Acquisition costs and acquisition fees paid to related party

We recorded acquisition costs and acquisition fee payments to our Manager of approximately $1.5 million, $1,000 and $1.7 million for the twelve-month periods ended December 31, 2013, 2012 and 2011, respectively. Acquisition costs for the twelve-month period ended December 31, 2013 primarily related to due diligence, purchase negotiation, appraisals and other costs related to the acquisition of the Ashford Park, McNeil Ranch and Lake Cameron multifamily communities and the acquisition of Summit II. There were no acquisitions of real estate assets during 2012 and the acquisition costs for the twelve-month period ended December 31, 2011 related primarily to the Stone Rise and Summit Crossing acquisitions. The amount of acquisition fees payable to our Manager is governed by the Management Agreement and is calculated as 1% of the gross purchase price of the multifamily community or of the principal amount of the real estate loan. These costs also include similar expenditures for services provided by third parties.


48


Management fees to related party

We also paid fees to our Manager in the form of general and administrative expense fees and asset management fees which totaled approximately $2.0 million, $823,000 and $505,000 for the twelve-month periods ended December 31, 2013, 2012 and 2011, respectively. The increase in general and administrative expense fees and asset management fees in 2013 as compared to 2012 was primarily due to the acquisitions of five multifamily communities during 2013 and the incremental increase in expense from those properties, as well as closing additional mezzanine loans. The increase in general and administrative expense fees and asset management fees in 2012 as compared to 2011 was primarily due to the acquisition of the Summit Crossing and Stone Rise multifamily communities in April 2011, and consequently, recording a full year of operating results for these communities in 2012, as well as closing additional mezzanine loans.

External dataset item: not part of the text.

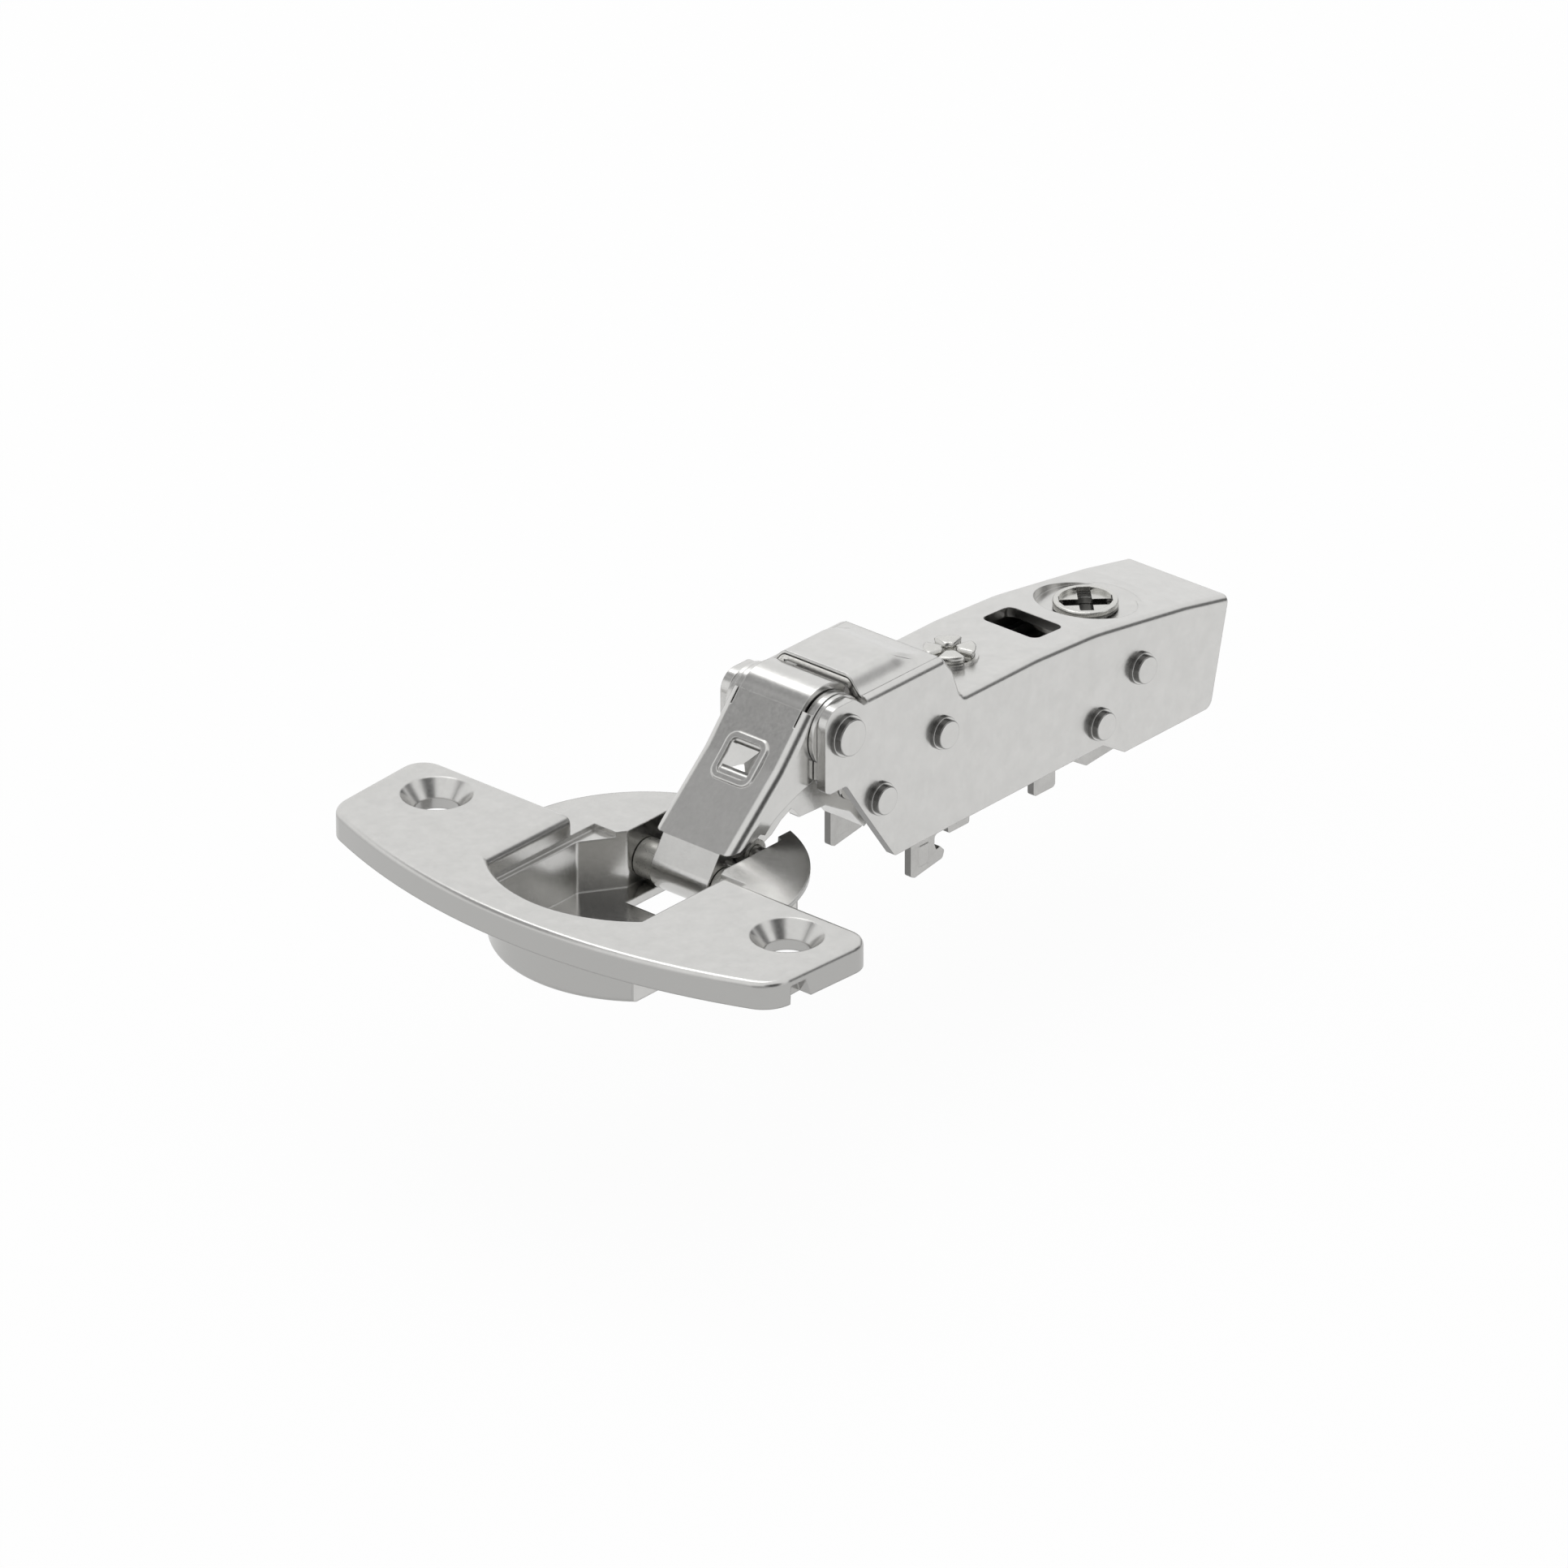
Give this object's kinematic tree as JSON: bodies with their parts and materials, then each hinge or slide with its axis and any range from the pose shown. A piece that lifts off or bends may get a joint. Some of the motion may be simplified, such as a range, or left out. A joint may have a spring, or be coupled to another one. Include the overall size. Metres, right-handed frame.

General and administrative expense fees are calculated as 2% of gross property revenues, and asset management fees are calculated as one-twelfth of 0.5% of the total value of assets per month, as adjusted. The percentage of these costs charged is governed by the Management Agreement. Collectively, the sum of property management fees, asset management fees and general and administrative expense fees are capped at 1.5% per year of the gross value of our real estate assets. For the twelve-month periods ended December 31, 2013, 2012 and 2011, these three fees totaled approximately 1.01%, 1.05% and 0.76% of the average gross value of our assets at December 31, 2013, 2012 and 2011, respectively.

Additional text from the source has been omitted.